Many believe that by year-end the United States will be in a recession. On March 31 both the 2-year and 10-year Treasury yields inverted, which is typically a signal that a recession looms ahead. While an inverted Treasury yield certainly creates a large ripple effect amongst economy watchers, the vast amount of money printed over the past two years is actually far worse than an inverted yield curve. Furthermore, a number of S&P 500 stocks just concluded their worst quarter ever, and technology stocks lost close to $2 trillion in market valuation.
The mix of COVID-19 related stimulus and an increase in the money supply have sent a shock to the United States economy. Inflation alone stifles growth, but with rising commodity prices, supply and demand problems, and the Russian-Ukrainian war, you have the potential for a proper disaster on your hands, let alone a recession.

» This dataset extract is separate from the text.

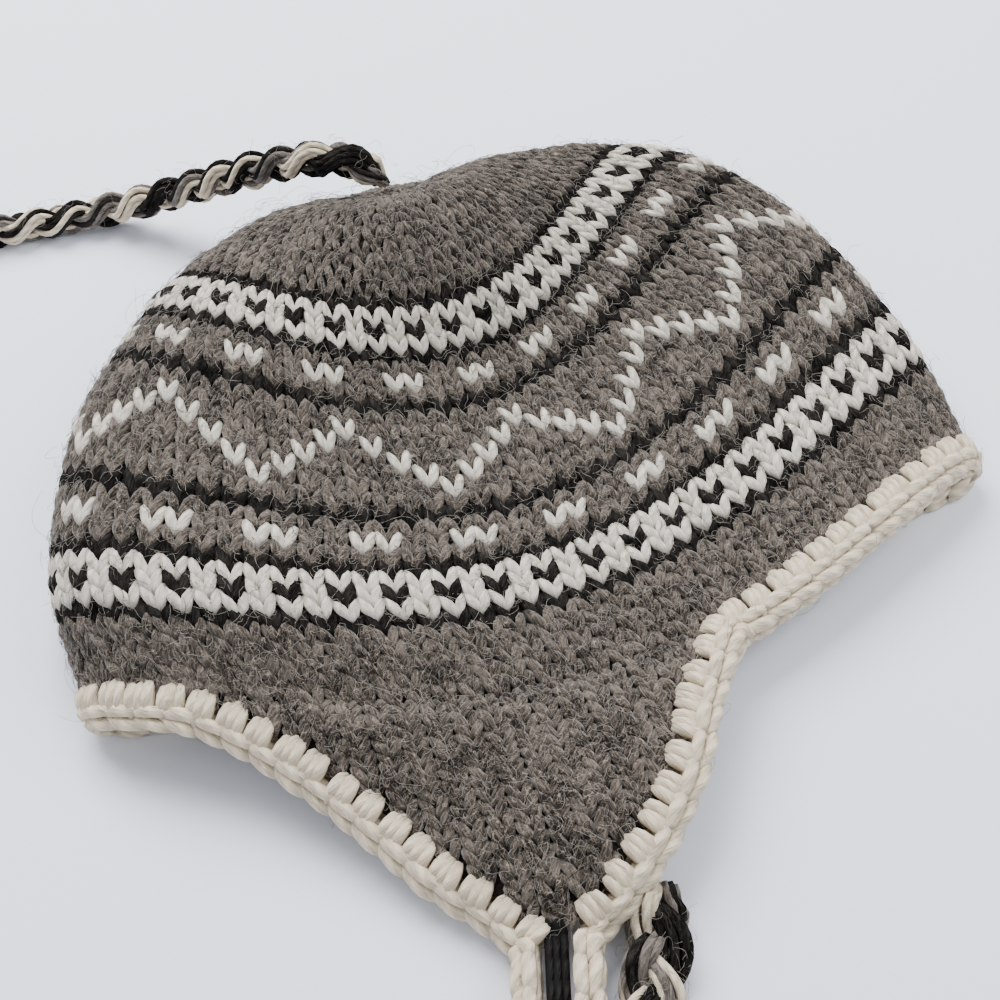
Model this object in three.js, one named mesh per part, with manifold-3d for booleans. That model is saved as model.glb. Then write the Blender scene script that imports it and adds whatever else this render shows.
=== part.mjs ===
import * as THREE from 'three';
import Module from 'manifold-3d';

const wasm = await Module();
wasm.setup();
const { Manifold } = wasm;

// Knitted earflap hat lying on its side. Millimetres, X along the rim, +Y from the rim
// to the crown, the floor at Z 0. Row 0 is the rim and row 43 the centre of the crown.
const CLOTH = 5.0;
const CLOTH_HALF = CLOTH / 2;
const FLOOR_LAYER_Z = 2.5;
const BAND_TOP_ROW = 30;
const CROWN_ROW = 43;
const SEAM_GAP = 0.7;
const TRIM_GAP = 1.5;
const TRIM_WIDTH = 7.4;
const TRIM_HALF_THICK = 2.8;
const TRIM_FLOOR_Z = 3.2;

// One line for each ring of the wall: centre and half width across, the height of the two
// side folds along Y and Z, and how far the upper layer bows, skews and swells between them.
const SECTION_COLUMNS = [
  'row', 'centreX', 'halfWidth', 'sideY', 'yaw', 'sideZ', 'bow', 'skew', 'square',
  'rise', 'lean', 'lobes', 'underY', 'underZ', 'foldDrop',
];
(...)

Inflation is already well out of hand, hitting 7 percent in some sectors. The Federal Reserve Bank of San Francisco admitted the measure to combat COVID created more inflation than the Fed could handle, stating in a March 28 release: “Estimates suggest that fiscal support measures designed to counteract the severity of the pandemic’s economic effect may have contributed to this divergence by raising inflation about 3 percentage points by the end of 2021.”
The Sahm Rule signals the start of a recession when the three-month moving average of the national unemployment rate increases by 0.50 percentage points from its low over the previous 12 months. Regardless of a major or minor recession, it is becoming a steady rule that readings of 0.5 or above indicate a recession.
Regardless, investors are worried. An inverted yield curve means investors are more worried about the immediate future than the longer term. While this does not mean that a recession is around the corner or that a recession is even happening for that matter, what it does mean is that the professional investor class is worried.
Furthermore, America’s economy is driven by sentiment and confidence. Small to medium-sized business owners hold off on investment into enterprises when they have low confidence in the economy. This creates a domino effect. When business owners and investors have low confidence in the short term, less money is deployed into investments and enterprises, and economic growth stalls.
It is worth noting that the National Bureau of Economic Research (NBER) considers a recession to be “a significant decline in economic activity spread across the market, lasting more than a few months, normally visible in real GDP, real income, employment, industrial production, and wholesale-retail sales.”
Simply put a recession is a reduction in economic activity over a period of time. Inflation alone can cause a recession. Any more headwinds could be disastrous, including policy hiccups while the Federal Reserve raises rates and simultaneously tries to contain inflation.
Instead of fiscal austerity or price controls maybe we should do away with tariffs and unnecessary taxes on certain items, therefore making them cheaper. After all, as prices rise faster than wages increase, buying and spending grind to a halt.